EUGÈNE CARRIÈRE was born on the 16th of January 1849 in Gournay-sur-Marne and died in Paris on the 27th of March 1906.

He grew up in Strasburg, where he was trained in lithography, and studied at the École des Beaux- Arts de Paris under Cabanel. In 1878, he married Sophie Desmouceaux, with whom he would have seven children. The members of his family would be frequent models for his paintings. He exhibited regularly at the Salon des Artistes Français from 1878 to 1890, then at the Société Nationale des Beaux-Arts.

He was forever working outside of the stylistic categories of his time, and never joined any particular movement.

This unclassifiable painter, engraver, and drawer—the contemporary of Gustave Moreau, Odilon Redon, and Paul Gauguin, among others—quickly surrounded himself with the most influential figures of the artistic and literary world of his time, including Roger Marx, Jean Dolent, Alphonse Daudet, Edmond de Goncourt, Gabriel Séailles, and Paul Verlaine. His friendship with Auguste Rodin left a mark on his work, which drew its inspiration from tangible reality in a way similar to Rodin’s. The journalist and art critic Gustave Geffroy wrote in 1906, ‘For him, as for his masters, painting, which is surface work, gives the feeling of volume and weight. [...] Each one of Carrière’s portraits houses the solid and mechanical beauty of a skeleton.’

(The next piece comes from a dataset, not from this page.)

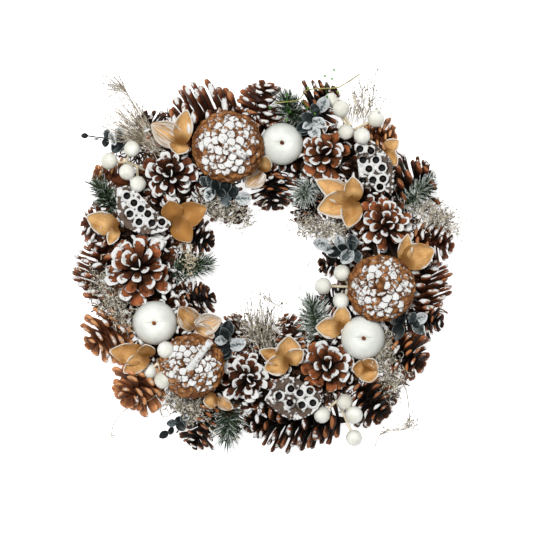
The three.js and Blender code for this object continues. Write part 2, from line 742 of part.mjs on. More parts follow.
function boxesMeet(a, b) {
  for (let k = 0; k < 3; k++) if (a.min[k] > b.max[k] || b.min[k] > a.max[k]) return false;
  return true;
}

function isClear(owner, made) {
  const box = made.boundingBox();
  if (box.min[2] < groundGap) return false;
  return placed.every(
    (other) => other.owner === owner || !boxesMeet(box, other.box) || other.made.intersect(made).isEmpty(),
  );
}

// Puts in the first of the trial shapes whose grown twin touches nothing. Each trial is (grow) => solid.
function putWhereClear(owner, trials) {
  for (const trial of trials) {
    if (isClear(owner, trial(seatGap))) {
      put(owner, trial, "soft");
      return true;
    }
  }
  return false;
}

const node = (name, colour) => {
  if (!nodes.has(name)) nodes.set(name, { colour, hard: [], soft: [] });
  return name;
};

// Bulky bodies: each is cut back from the ones before it.
const berry = ([x, y, z, radius], grow) => {
  const place = new THREE.Matrix4().setPosition(at([x, y], z));
  return solid(new THREE.OctahedronGeometry((radius + grow) * 1.04, 1), place);
};
const bulkyOf = (list, colour, make) =>
  list.map((piece) => ({ name: piece.name, colour, make: (grow) => make(piece, grow) }));
const bulky = [
  ...bulkyOf(closedCones, colours.closedCone, closedCone),
  ...bulkyOf(apples, colours.apple, apple),
  ...bulkyOf(lotusPods, colours.pod, lotusPod),
  ...berryPicks.flatMap(({ name, berries }) =>
    berries.map((place) => ({ name, colour: colours.berry, make: (grow) => berry(place, grow) })),
  ),
];
const grown = [];
for (const { name, colour, make } of bulky) {
  let made = make(0);
  for (const other of grown) if (other.name !== name) made = made.subtract(other.made);
  grown.push({ name, made: make(seatGap) });
  put(node(name, colour), make, "hard", made);
}

// Stems of the picks, flowers, sprigs and leaves.
for (const pick of berryPicks) {
  const root = at(pick.root, pick.rootZ);
  const hub = at(pick.hub, pick.hubZ);
  put(pick.name, (grow) => bar(root, hub, 1.7 + grow, 1.7 + grow, 5), "hard");
  pick.berries.forEach(([x, y, z, radius], i) => {
    const centre = at([x, y], z);
    const start = hub.clone().lerp(root, 0.06 + 0.14 * i);
    const toward = centre.clone().sub(start).normalize();
    const end = centre.addScaledVector(toward, -radius * 0.55);
    put(pick.name, (grow) => bar(start, end, 1 + grow, 1 + grow, 3), "hard");
  });
}
for (const flower of flowers) {
  put(
    node(flower.name, colours.petal),
    (grow) => bar(at(flower.root, 8), at(flower.pixel, flower.z), stalkRadius + grow, stalkRadius + grow, 4),
    "hard",
  );
}
for (const sprig of pineSprigs) {
  put(
    node(sprig.name, colours.pine),
    (grow) => bar(at(sprig.root, sprig.rootZ - 4), at(sprig.tip, sprig.tipZ), 1.9 + grow, 1.3 + grow, 5),
    "hard",
  );
}
const stemCurve = (points) =>
  new THREE.CatmullRomCurve3(points.map(([x, y, z]) => at([x, y], z)), false, "centripetal");
for (const spray of eucalyptus) {
  const stem = (grow) => {
    const r = stemRadius + grow;
    const section = new THREE.Shape().moveTo(r, 0).lineTo(0, r).lineTo(-r, 0).lineTo(0, -r);
    return solid(
      new THREE.ExtrudeGeometry(section, {
        steps: spray.stem.length + 1,
        extrudePath: stemCurve(spray.stem),
        bevelEnabled: false,
      }),
    );
  };
  put(node(spray.name, colours.eucalyptus), stem, "hard");
}

// Cores of the open cones, with their scales kept for later.
const openCones = frontCones.map((c) => {
  const name = node(c.name, colours.cone);
  const parts = openCone({ ...c, butt: at(c.pixel, ringHeight - 1), axis: leaning(c.lean, c.bearing) });
  put(name, parts.core, "hard");
  return { name, ...parts };
});

// Petals, then leaves, then scales, then needles: lifted or shortened until they clear what is there.
const trialsOf = (lifts, shares, make) =>
  lifts.flatMap((lift) => shares.map((share) => (grow) => make(lift, share, grow)));
for (const flower of flowers) {
  const root = at(flower.pixel, flower.z - 1);
  for (const [bearing, pixels, width, rise] of flower.petals) {
    const length = pixels * mmPerPixel;
    const stations = pixels < shortPetal ? shortPetalStations : petalStations;
    const petal = (lift, share, grow) => {
      const [long, wide] = [length * share + grow, (width + 2 * grow) * share];
      const geometry = blade(long, wide, rise + lift, petalCup, stations, petalThickness + 2 * grow);
      return bladeAt(root.clone().setZ(root.z + grow), bearing, geometry);
    };
    putWhereClear(flower.name, trialsOf([0, 4, 8, 12], [1, 0.85, 0.7], petal));
  }
}
for (const spray of eucalyptus) {
  const curve = stemCurve(spray.stem);
  for (const [along, bearing, length, rise] of spray.leaves) {
    const root = curve.getPointAt(along);
    root.z += leafThickness / 2;
    const leaf = (lift, share, grow) => {
      const [long, wide] = [length * share + grow, length * leafWidthShare * share + 2 * grow];
      const geometry = blade(long, wide, rise + lift, 0, leafStations, leafThickness + 2 * grow);
      return bladeAt(root.clone().setZ(root.z + grow), bearing, geometry);
    };
    putWhereClear(spray.name, trialsOf([0, 4, 8, -4], [1, 0.8, 0.6], leaf));
  }
}
for (const cone of openCones) {
  for (const make of cone.scales) {
    putWhereClear(cone.name, [1, 0.88, 0.76, 0.64, 0.52].map((share) => (grow) => make(share, grow)));
  }
}

// The lower cones give way to everything above them: where one would touch, its points there are drawn in.
const near = (made, name) => {
  const box = made.boundingBox();
  return placed.filter((other) => other.owner !== name && boxesMeet(box, other.box));
};
const laid = [];
const lowerLayout = Object.entries(lowerCones).flatMap(([name, cones]) =>
  cones.map((cone) => ({ name, ...cone })),
);
for (const { name, butt, z, tip, tipZ, radius, spin } of lowerLayout) {
  const cone = { butt: at(butt, z), tip: at(tip, tipZ), radius, spin };
  node(name, colours.cone);
  const length = cone.butt.distanceTo(cone.tip);
  const up = cone.tip.clone().sub(cone.butt).normalize();
  const side = new THREE.Vector3().crossVectors(new THREE.Vector3(0.1, 0, 1), up).normalize();
  const fore = new THREE.Vector3().crossVectors(up, side);
  const rows = THREE.MathUtils.clamp(Math.round(length / 6.5), 6, 11);
  const shares = Array.from({ length: rows }, () => new Array(lowerColumns).fill(1));
  for (let pass = 0; pass < 16; pass++) {
    const grown = lowerCone(cone, shares, seatGap);
    const touched = new Set();
    const touch = (x, y, z) => {
      const p = new THREE.Vector3(x, y, z).sub(cone.butt);
      const row = (p.dot(up) / length) * rows;
      const turns = (Math.atan2(p.dot(fore), p.dot(side)) - cone.spin) / (2 * Math.PI);
      const column = ((turns + 9) * lowerColumns) % lowerColumns;
      for (let r = 1; r < rows; r++) {
        for (let c = 0; c < lowerColumns; c++) {
          const gap = Math.abs(c - column);
          const beside = Math.min(gap, lowerColumns - gap) < 1.2;
          if (beside && Math.abs(r - row) < 1.5) touched.add(r * lowerColumns + c);
        }
      }
    };
    for (const other of near(grown, name)) {
      const common = other.made.intersect(grown);
      if (common.isEmpty()) continue;
      const m = common.getMesh();
      for (let i = 0; i < m.numVert; i++) {
        touch(...m.vertProperties.subarray(i * m.numProp, i * m.numProp + 3));
      }
    }
    // Points under the table are drawn in as well.
    if (lowerCone(cone, shares, 0).boundingBox().min[2] < groundGap) {
      for (let r = 1; r < rows; r++) {
        for (let c = 0; c < lowerColumns; c++) {
          const angle = (c / lowerColumns) * 2 * Math.PI + cone.spin;
          const outward = side.z * Math.cos(angle) + fore.z * Math.sin(angle);
          const z = cone.butt.z + (up.z * length * r) / rows + shares[r][c] * cone.radius * outward;
          if (z < groundGap) touched.add(r * lowerColumns + c);
        }
      }
    }
    if (!touched.size) break;
    for (const index of touched) {
      const ring = shares[Math.floor(index / lowerColumns)];
      const c = index % lowerColumns;
      ring[c] = Math.max(0.4, ring[c] * 0.86);
    }
  }
  // What still passes through the cone, such as a stem, gets a hole of its own.
  const make = (grow) => lowerCone(cone, shares, grow);
  const grownCone = make(seatGap);
  let made = make(0);
  for (const other of near(grownCone, name)) {
    if (!other.made.intersect(grownCone).isEmpty()) made = made.subtract(other.make(seatGap));
  }
  put(name, make, "soft", made);
  laid.push({ name, middle: cone.butt.clone().lerp(cone.tip, 0.4) });
}
// Twigs that join neighbouring cones of one node, clear of the ring.
for (let i = 1; i < laid.length; i++) {
  const [a, b] = [laid[i - 1], laid[i]];
  if (a.name !== b.name) continue;
  putWhereClear(
    a.name,
    [0, -6, 6, -12].map((drop) => (grow) => {
      const [from, to] = [a, b].map(({ middle }) => middle.clone().setZ(middle.z + drop));
      return bar(from, to, 1.6 + grow, 1.6 + grow, 4);
    }),
  );
}
for (const sprig of pineSprigs) {
  const root = at(sprig.root, sprig.rootZ);
  const tip = at(sprig.tip, sprig.tipZ);
  const up = tip.clone().sub(root).normalize();
  const side = new THREE.Vector3().crossVectors(up, new THREE.Vector3(0, 0, 1)).normalize();
  const fore = new THREE.Vector3().crossVectors(side, up);
  for (let i = 0; i < needlesPerSprig; i++) {
    const t = (i + 0.5) / needlesPerSprig;
    const angle = i * goldenAngle;
    const splay = THREE.MathUtils.degToRad(58 - 34 * t ** 2);
    const along = up.clone().multiplyScalar(Math.cos(splay))
      .addScaledVector(side, Math.sin(splay) * Math.cos(angle))
      .addScaledVector(fore, Math.sin(splay) * Math.sin(angle));
    const start = root.clone().lerp(tip, 0.2 + 0.72 * t);
    putWhereClear(
      sprig.name,
      [1, 0.8, 0.6].map((share) => (grow) => {
        const end = start.clone().addScaledVector(along, sprig.needle * share + grow);
        const length = start.distanceTo(end);
        const geometry = new THREE.ConeGeometry(needleRadius + grow, length, 3).translate(0, length / 2, 0);
        const turn = new THREE.Quaternion().setFromUnitVectors(new THREE.Vector3(0, 1, 0), along);
        return solid(geometry, new THREE.Matrix4().compose(start, turn, new THREE.Vector3(1, 1, 1)));
      }),
    );
  }
}

// The wreath.

const finish = (hex) => new THREE.MeshStandardMaterial({ color: hex, roughness: 0.8, metalness: 0 });
const wreath = new THREE.Group();
const ringClearance = vineRing(seatGap);
const meshes = [];

function addMesh(name, made, colour) {
  const mesh = new THREE.Mesh(geometryOf(made), finish(colour));
  mesh.name = name;
  meshes.push(mesh);
}

addMesh("base_ring", vineRing(0), colours.vine);
for (const [name, { colour, hard, soft }] of nodes) {
  const joined = wasm.Manifold.union([...hard, ...soft]).subtract(ringClearance);
  const bodies = joined.decompose().sort((a, b) => b.volume() - a.volume());
  addMesh(name, bodies[0].simplify(0.1), colour);
}

// The origin is the middle of the wreath's outline, on the table.
const outline = new THREE.Box3();
for (const mesh of meshes) outline.expandByObject(mesh);
const middle = outline.getCenter(new THREE.Vector3());
for (const mesh of meshes) {
  mesh.position.set(-middle.x, -middle.y, 0);
  wreath.add(mesh);
}

export default wreath;
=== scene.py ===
# Frosted pinecone wreath, lying on its back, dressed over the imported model.
# Lengths in the dictionaries are millimetres and places are pixels of the photograph, unless a note says otherwise.
import random
from math import acos, atan2, cos, exp, hypot, pi, radians, sin, sqrt

import bpy
from mathutils import Matrix, Vector
from mathutils.bvhtree import BVHTree
from mathutils.noise import noise as turbulence


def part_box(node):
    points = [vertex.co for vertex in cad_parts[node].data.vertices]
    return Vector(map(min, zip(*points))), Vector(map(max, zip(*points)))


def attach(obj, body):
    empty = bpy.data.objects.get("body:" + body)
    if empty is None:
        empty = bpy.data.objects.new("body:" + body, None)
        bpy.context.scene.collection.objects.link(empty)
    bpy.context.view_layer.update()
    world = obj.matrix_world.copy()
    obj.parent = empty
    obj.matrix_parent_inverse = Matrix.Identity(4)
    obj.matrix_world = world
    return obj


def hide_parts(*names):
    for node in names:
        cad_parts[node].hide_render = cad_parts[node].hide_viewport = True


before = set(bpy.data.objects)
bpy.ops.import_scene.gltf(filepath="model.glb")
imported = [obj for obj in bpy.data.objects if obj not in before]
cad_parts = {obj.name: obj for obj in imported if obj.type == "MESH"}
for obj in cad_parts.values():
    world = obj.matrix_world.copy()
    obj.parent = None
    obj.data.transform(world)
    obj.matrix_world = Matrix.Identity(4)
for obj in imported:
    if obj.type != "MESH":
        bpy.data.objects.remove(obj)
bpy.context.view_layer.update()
mm = 0.001
goldenAngle = pi * (3 - sqrt(5))
upward = Vector((0, 0, 1))

view = {"mmPerPixel": 0.95, "height": 2.0, "ringPixel": (265, 263), "imagePixels": 533, "sensor": 36.0}
# The ring of wound vines. Round the middle of its back the other pieces stay clear of the table.
vineRing = {"radius": 112, "halfWidth": 21.5, "top": 34, "vines": 22, "vine": 3.1, "twist": 3, "points": 96,
            "core": 13, "backBand": 16, "backClear": 6}
ringLow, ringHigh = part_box("base_ring")
ringMiddle = (ringLow + ringHigh) / 2
ringTop = vineRing["top"]


# Rows of values under one line of column names. A row may leave out its last columns.
def table(columns, rows):
    return {name: dict(zip(columns.split(), row)) for name, row in rows.items()}


# Makes all pieces of a table, each with random draws of its own.
def makeAll(stage, maker, pieces, firstSeed):
    for number, (name, values) in enumerate(pieces.items()):
        maker(name, values, random.Random(firstSeed + number))
    print(stage, "ready")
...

A precursor to Modernism, Carrière founded the Académie Carrière in 1890 in the Rue de Rennes in Paris. Among his students were those who would become known as the Fauvists—André Derain, Francis Jourdain, and Henri Matisse. Pablo Picasso, on his arrival in the city in 1901, also studied under Carrière, whose quasi- monochrome palette is a recognised influence on Picasso’s pink and blue periods.

Throughout his life, Carrière demonstrated a mastery of chiaroscuro. This led him to privilege light over colour, and to create complex and mysterious plays of transparency and depth. Like furtive, evanescent apparitions ungraspable by the brush, his figures emerge as if from a landscape, from a background, from another spacetime.